◆ **Entries with model source code**:
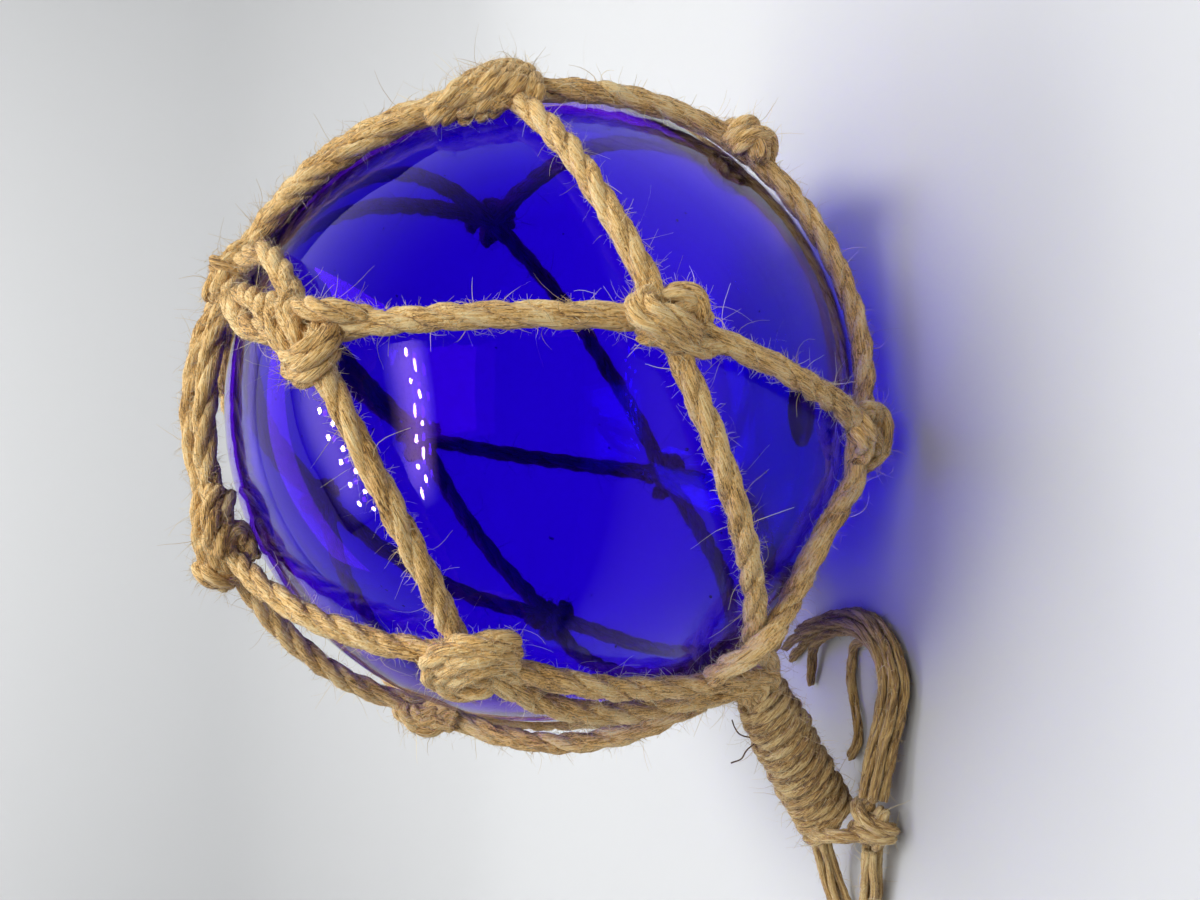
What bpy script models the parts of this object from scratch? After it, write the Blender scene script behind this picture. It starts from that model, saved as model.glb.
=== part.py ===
"""A blown glass float ball in a knotted rope net, lying on its side.

The ball sits on a small flat at the origin. Sizes below are in millimetres and directions on
the ball are in degrees, as (turn about +Z from +X, height above the ball's equator).
"""

import math

import bmesh
import bpy
from mathutils import Matrix, Vector

MM = 0.001
# Points closer than this, in metres, are one.
WELD = 1e-6

# The glass ball. Its lowest ring is the flat that it rests on.
BALL_RADIUS = 75.0
BALL_RINGS = 22
BALL_SIDES = 40

# The rope of the net, and the gap that keeps one solid off the next.
ROPE_DIAMETER = 5.8
ROPE_STEP = 10.5
CLEARANCE = 0.3

# A knot is a lump of crossed rope with turns of the same rope over it.
KNOT_LENGTH = 12.0
KNOT_WIDTH = 10.0
KNOT_HEIGHT = 8.2
KNOT_TURN_PITCH = 4.6
TURN_DIAMETER = 4.6

# The share of a joined skin's triangles that is kept.
SKIN_SHARE = 0.6

# The neck: the net's strands gathered in a core, with cord whipped round it.
GATHER_RADIUS = 8.6
CORE_DIAMETER = 8.6
WHIPPING_DIAMETER = 15.8
WHIPPING_LENGTH = 34.5
WHIPPING_TURNS = 11
WHIPPING_SIDES = 14
GROOVE_SHARE = 0.3
WHIPPING_START = 9.5
NECK_END_HEIGHT = 9.2
NECK_SWING = 38.0

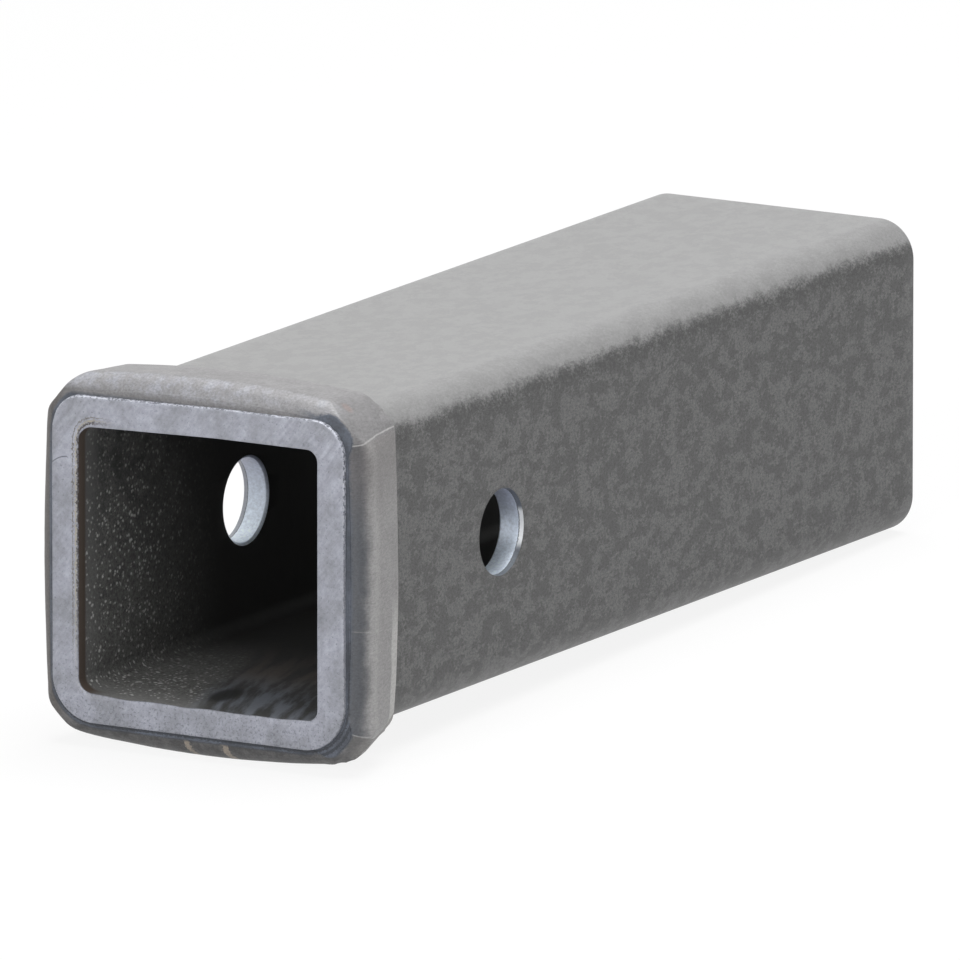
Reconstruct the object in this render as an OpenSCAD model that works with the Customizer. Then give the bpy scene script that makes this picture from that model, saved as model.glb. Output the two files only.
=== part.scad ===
// Square hitch receiver tube with a formed collar at its mouth and a pin hole through both side walls.
// It is one piece of steel: the collar is the tube's own end, upset hot between dies and then ground.
// The origin is the centre of the front face, +Y runs into the tube and +Z is up.

/* [Tube] */
// Outside width and height of the square tube
tube_w = 63.5; // [60:0.1:66]
// Length over all, from the front face to the rear end
tube_l = 228.6; // [120:0.1:600]
// Thickness of the tube's wall
wall_t = 5.56; // [4.5:0.01:6.5]
// Radius of the tube's outer corners
tube_corner_r = 7.7; // [6:0.1:9]
// Radius of the bore's corners
bore_corner_r = 2.8; // [1.5:0.1:4]
// Small break on the sawn edges at the rear end
end_break = 0.4; // [0.2:0.05:0.8]

/* [Mouth] */
// How far the ground front face reaches past the tube's outside
face_out = 1.15; // [0.7:0.05:1.5]
// Radius of the ground face's outer corners
face_corner_r = 9.2; // [7.5:0.1:10.5]
// How far the ground face stands proud of the ledge behind it
face_proud = 1.1; // [0.6:0.05:1.8]
// Break on the ground face's outer edge
face_break = 0.3; // [0.1:0.05:0.5]
// How far the bore flares out on each side at the mouth
flare_w = 0.75; // [0.3:0.05:1.2]
// Length of the flare
flare_l = 16; // [8:0.5:20]
// Break on the mouth's inner edge
mouth_break = 0.25; // [0.1:0.05:0.4]

/* [Collar] */
// Distance from the front face to the collar's back
collar_l = 18.5; // [14:0.1:24]
// How far the crest stands out from the tube's two sides
side_rise = 5.35; // [5:0.05:6.2]
// How far the crest stands out from the tube's top and bottom
top_rise = 5.95; // [5:0.05:6.6]
// How far a flattened corner stands out from the tube's own corner
corner_rise = 4.4; // [4.2:0.05:4.7]
// Radius of the gentle bow along each side of the collar
side_bow_r = 490; // [300:5:900]
// Radius of the gentle bow along the top and the bottom
top_bow_r = 267; // [200:1:900]
// Radius of the flattened corners, seen from the front
corner_r = 21; // [19:0.5:24]
// Radius that rounds the crease between a flattened corner and its neighbours
shoulder_r = 8; // [7.8:0.1:9]
// Radius of the roll from the crest down to the ledge
roll_r = 4; // [3.5:0.1:4.8]
// Height of the crest over the ledge's outer edge
roll_rise = 3.2; // [2.6:0.1:3.4]
// Small upright lip at the ledge's outer edge, where the roll starts
ledge_lip = 0.2; // [0.1:0.05:0.4]
// Radius of the corners' own front edge, which the dies didn't roll
edge_r = 0.8; // [0.8:0.1:1.6]
// Height of that edge over the ledge
edge_rise = 0.4; // [0.3:0.1:0.7]
// Angle round the axis, to each side of a corner's middle, that keeps the corner's own section
corner_span = 2.5; // [1:0.5:5]
// Angle over which that section then changes to the rolled one beside it
blend_span = 7; // [5:0.5:14]
// Break on the collar's back edge
back_break = 0.6; // [0.3:0.05:1]
// Slope of the top and bottom towards the back, in degrees
top_draft = 4.7; // [2:0.1:8]
// Slope of the two sides towards the back, in degrees
side_draft = 10.5; // [4:0.1:12]

/* [Pin hole] */
// Diameter of the hole for the hitch pin
pin_hole_d = 17; // [13:0.1:20]
// Distance from the front face to the middle of the pin hole
pin_hole_y = 63.5; // [45:0.1:80]
// How far the pin hole's middle lies under the tube's axis
pin_hole_drop = 0.5; // [0:0.1:1.5]
// Width of the punched-in edge outside each wall
hole_roll_w = 0.2; // [0.1:0.05:0.7]
// Depth of the punched-in edge outside each wall
hole_roll_l = 1.2; // [0.6:0.1:1.6]
// Break on the hole's edge inside each wall
hole_break = 0.5; // [0.2:0.05:0.7]

/* [Hidden] */
$fn = 96;

// How far a cut or a die runs past the stock
overrun = 2;
half_w = tube_w / 2;
bore_half = half_w - wall_t;
face_half = half_w + face_out;
side_half = half_w + side_rise;
top_half = half_w + top_rise;
corner_half = (half_w - tube_corner_r) * sqrt(2) + tube_corner_r + corner_rise;
corner_c = (corner_half - corner_r) / sqrt(2);

// How deep the ring is rooted, below the crest, which is a third of the way into the wall
root = side_rise + wall_t / 3;

// Steps along each arc of the collar's outline and along its roll
side_steps = 8;
shoulder_steps = 6;
corner_steps = 7;
roll_steps = 6;

// The arcs of one quarter of the collar's outline, each [centre x, centre z, radius]
side_arc = [side_half - side_bow_r, 0, side_bow_r];
top_arc = [0, top_half - top_bow_r, top_bow_r];
corner_arc = [corner_c, corner_c, corner_r];
low_shoulder = shoulder(side_arc, corner_arc, 1);
high_shoulder = shoulder(top_arc, corner_arc, -1);

function bearing(from, to) = atan2(to[1] - from[1], to[0] - from[0]);

// Arc of the shoulder's radius that touches two arcs from inside
function shoulder(a, b, side) =
    let (
        gap = norm([b[0] - a[0], b[1] - a[1]]),
        dir = [b[0] - a[0], b[1] - a[1]] / gap,
        from_a = a[2] - shoulder_r,
        from_b = b[2] - shoulder_r,
        along = (from_a * from_a - from_b * from_b + gap * gap) / (2 * gap),
        off = side * sqrt(from_a * from_a - along * along)
    )
    [a[0] + along * dir[0] - off * dir[1], a[1] + along * dir[1] + off * dir[0], shoulder_r];

// Shares of the side's, the corner's and the top's section, from a place's bearing round the axis
function shares(x, z) =
    let (
        past = (abs(atan2(z, x) - 45) - corner_span) / blend_span,
        change = max(0, min(1, past)),
        other = change * change * (3 - 2 * change)
    )
    x > z ? [other, 1 - other, 0] : [0, 1 - other, other];

// Places along an arc, each [x, z, way out x, way out z, shares of the three sections]
function along_arc(arc, first, last, steps) = [
    for (i = [1:steps])
        let (
            angle = first + (last - first) * i / steps,
            x = arc[0] + arc[2] * cos(angle),
            z = arc[1] + arc[2] * sin(angle)
        )
        [x, z, cos(angle), sin(angle), shares(x, z)]
];

// Where the arcs of a quarter meet, as angles
side_end = bearing(side_arc, low_shoulder);
corner_start = bearing(corner_arc, low_shoulder);
corner_end = bearing(corner_arc, high_shoulder);
top_start = bearing(top_arc, high_shoulder);

// One quarter of the outline, from the middle of a side to the middle of the top
quarter = concat(
    [[side_half, 0, 1, 0, shares(side_half, 0)]],
    along_arc(side_arc, 0, side_end, side_steps),
    along_arc(low_shoulder, side_end, corner_start, shoulder_steps),
    along_arc(corner_arc, corner_start, corner_end, corner_steps),
    along_arc(high_shoulder, corner_end, top_start, shoulder_steps),
    along_arc(top_arc, top_start, 90, side_steps)
);

function turned(place, x, z) =
    [x * place[0], z * place[1], x * place[2], z * place[3], place[4]];

// The whole outline, from its four quarters
outline = concat(
    quarter,
    [for (i = [len(quarter) - 2:-1:0]) turned(quarter[i], -1, 1)],
    [for (i = [1:len(quarter) - 1]) turned(quarter[i], -1, -1)],
    [for (i = [len(quarter) - 2:-1:1]) turned(quarter[i], 1, -1)]
);

// Section of the collar, each place [depth below the crest, distance behind the front face]
function section(roll, rise, draft) =
    let (
        foot_y = face_proud + ledge_lip,
        start = acos((roll - rise) / roll),
        roll_y = foot_y + roll * sin(start),
        touch = [roll - roll * cos(draft), roll_y + roll * sin(draft)],
        break_y = collar_l - back_break,
        break_depth = touch[0] + (break_y - touch[1]) * tan(draft)
    )
    concat(
        [[root, face_proud], [rise, face_proud], [rise, foot_y]],
        [
            for (i = [1:roll_steps])
                let (angle = (start + draft) * i / roll_steps - start)
                [roll - roll * cos(angle), roll_y + roll * sin(angle)]
        ],
        [[break_depth, break_y], [break_depth + back_break, collar_l], [root, collar_l]]
    );

sections = [
    section(roll_r, roll_rise, side_draft),
    section(edge_r, edge_rise, top_draft),
    section(roll_r, roll_rise, top_draft),
];

// Outline that runs along the tube, from one distance behind the front face to another
module along_tube(from, to) {
    translate([0, to, 0])
        rotate([90, 0, 0])
            linear_extrude(to - from) children();
}

module mirrored(axis) {
    children();
    mirror(axis) children();
}

// Square with round corners. Its sides lie one radius out from the corners' centres.
module round_square(centre, r) {
    square([2 * (centre + r), 2 * centre], center = true);
    square([2 * centre, 2 * (centre + r)], center = true);
    for (x = [-centre, centre], z = [-centre, centre])
        translate([x, z]) circle(r);
}

// Rounded square whose corner radius changes along the tube, and its sides with it
module flare(centre, r_from, r_to, from, to) {
    for (turn = [0, 90])
        rotate([0, turn, 0])
            linear_extrude(2 * centre, center = true)
                polygon([
                    [-centre - r_from, from],
                    [centre + r_from, from],
                    [centre + r_to, to],
                    [-centre - r_to, to],
                ]);
    for (x = [-centre, centre], z = [-centre, centre])
        translate([x, to, z])
            rotate([90, 0, 0])
                cylinder(h = to - from, r1 = r_to, r2 = r_from);
}

// Upset ring at the mouth. Its section follows the outline and changes at the corners.
module collar() {
    around = len(outline);
    across = len(sections[0]);
    points = [
        for (k = [0:across - 1], place = outline)
            let (here = place[4] * [for (whole = sections) whole[k]])
            [place[0] - here[0] * place[2], here[1], place[1] - here[0] * place[3]]
    ];
    faces = [
        for (k = [0:across - 1], i = [0:around - 1])
            let (
                next_k = (k + 1) % across,
                next_i = (i + 1) % around,
                a = k * around + i,
                b = k * around + next_i,
                c = next_k * around + next_i,
                d = next_k * around + i
            )
            each [[a, b, c], [a, c, d]]
    ];
    polyhedron(points, faces);
}

// Proud front end that is ground flat
module ground_face() {
    centre = face_half - face_corner_r;
    flare(centre, face_corner_r - face_break, face_corner_r, 0, face_break);
    along_tube(face_break, face_proud + roll_rise)
        round_square(centre, face_corner_r);
}

module tube_body() {
    centre = half_w - tube_corner_r;
    along_tube(face_break, tube_l - end_break)
        round_square(centre, tube_corner_r);
    flare(centre, tube_corner_r, tube_corner_r - end_break, tube_l - end_break, tube_l);
}

// Bore with its bevel at the mouth and its break at the rear
module bore() {
    centre = bore_half - bore_corner_r;
    along_tube(-overrun, tube_l + overrun)
        round_square(centre, bore_corner_r);
    flare(centre, bore_corner_r + 2 * flare_w, bore_corner_r - flare_w, -flare_l, 2 * flare_l);
    flare(
        centre,
        bore_corner_r + flare_w + 2 * mouth_break,
        bore_corner_r + flare_w - mouth_break,
        -mouth_break,
        2 * mouth_break
    );
    flare(
        centre,
        bore_corner_r - end_break,
        bore_corner_r + 2 * end_break,
        tube_l - 2 * end_break,
        tube_l + end_break
    );
}

// Hole for the hitch pin, through one side wall. Both edges taper, each cut past its wall.
module pin_hole_half() {
    pin_r = pin_hole_d / 2;
    translate([0, pin_hole_y, -pin_hole_drop])
        rotate([0, 90, 0]) {
            cylinder(h = half_w + overrun, r = pin_r);
            translate([0, 0, half_w - 2 * hole_roll_l])
                cylinder(h = 3 * hole_roll_l, r1 = pin_r - hole_roll_w, r2 = pin_r + 2 * hole_roll_w);
            translate([0, 0, bore_half - hole_break])
                cylinder(h = 3 * hole_break, r1 = pin_r + 2 * hole_break, r2 = pin_r - hole_break);
        }
}

module receiver_tube() {
    color("#8d8f90")
        difference() {
            union() {
                tube_body();
                collar();
                ground_face();
            }
            bore();
            mirrored([1, 0, 0]) pin_hole_half();
        }
}

receiver_tube();
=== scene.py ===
import bmesh
import bpy
from math import acos, atan2, cos, degrees, hypot, pi, radians, sin, sqrt, tan
from mathutils import Matrix, Vector, noise


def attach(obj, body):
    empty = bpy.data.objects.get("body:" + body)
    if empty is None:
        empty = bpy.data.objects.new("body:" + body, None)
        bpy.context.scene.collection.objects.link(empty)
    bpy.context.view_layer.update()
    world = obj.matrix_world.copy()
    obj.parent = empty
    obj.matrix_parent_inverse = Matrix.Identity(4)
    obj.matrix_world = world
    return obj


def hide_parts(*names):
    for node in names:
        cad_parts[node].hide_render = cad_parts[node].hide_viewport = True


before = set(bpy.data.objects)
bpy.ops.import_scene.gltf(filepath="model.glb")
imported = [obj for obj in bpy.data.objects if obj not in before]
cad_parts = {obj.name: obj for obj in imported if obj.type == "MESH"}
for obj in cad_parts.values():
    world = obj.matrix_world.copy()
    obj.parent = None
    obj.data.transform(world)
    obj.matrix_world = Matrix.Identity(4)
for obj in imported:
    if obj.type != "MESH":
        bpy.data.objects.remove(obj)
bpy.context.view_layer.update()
scene = bpy.context.scene
scene.view_settings.view_transform = "Standard"

# Camera: a long lens in front of the mouth, to the right of the tube and a little above it.
# The turn is a rotation vector to axes that run right, down and forward in the picture.
camera_turn = Vector((1.738, 0.466, -0.375))
camera_shift = Vector((-0.054775, 0.018105, 6.533809))
camera_focal_px = 33578.1
picture_px = 960
picture_centre_px = (478.738, 478.914)
camera = bpy.data.cameras.new("camera")
camera.sensor_width = 36
camera.lens = camera_focal_px * camera.sensor_width / picture_px
camera.shift_x = (picture_px / 2 - picture_centre_px[0]) / picture_px
camera.shift_y = (picture_centre_px[1] - picture_px / 2) / picture_px
camera_object = bpy.data.objects.new("camera", camera)
to_picture = Matrix.Rotation(camera_turn.length, 3, camera_turn)
to_camera = to_picture.transposed() @ Matrix.Diagonal((1, -1, -1))
camera_place = Matrix.Translation(-(to_picture.transposed() @ camera_shift))
camera_object.matrix_world = camera_place @ to_camera.to_4x4()
scene.collection.objects.link(camera_object)
scene.camera = camera_object

# Studio: white all round, one wide soft lamp overhead and a weaker one in front.
# The world shows white to the camera and in reflections, and lights softly.
world = bpy.data.worlds.new("studio")
scene.world = world
world.use_nodes = True


def node(tree, kind, inputs=None, **settings):
    """Adds a node, sets it up and fills or links its inputs."""
    made = tree.nodes.new("ShaderNode" + kind)
    for name, value in settings.items():
        setattr(made, name, value)
    for socket, value in (inputs or {}).items():
        if isinstance(value, bpy.types.NodeSocket):
            tree.links.new(value, made.inputs[socket])
        else:
            made.inputs[socket].default_value = value
    return made


tree = world.node_tree
tree.nodes.clear()
path = node(tree, "LightPath").outputs
seen = path["Is Camera Ray"]
for ray in ("Is Transmission Ray", "Is Glossy Ray"):
    seen = node(tree, "Math", {0: seen, 1: path[ray]}, operation="MAXIMUM").outputs[0]
strength = node(tree, "MapRange", {0: seen, 3: 0.2, 4: 1.0}).outputs[0]
shine = node(tree, "Background", {0: (1, 1, 1, 1), 1: strength})
node(tree, "OutputWorld", {0: shine.outputs[0]})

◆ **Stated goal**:
Reproduce word for word the material above, beginning with the line that contains "Reconstruct the object" and ending with the line that contains "and +Z is up.".

◆ **Task result**:
Reconstruct the object in this render as an OpenSCAD model that works with the Customizer. Then give the bpy scene script that makes this picture from that model, saved as model.glb. Output the two files only.
=== part.scad ===
// Square hitch receiver tube with a formed collar at its mouth and a pin hole through both side walls.
// It is one piece of steel: the collar is the tube's own end, upset hot between dies and then ground.
// The origin is the centre of the front face, +Y runs into the tube and +Z is up.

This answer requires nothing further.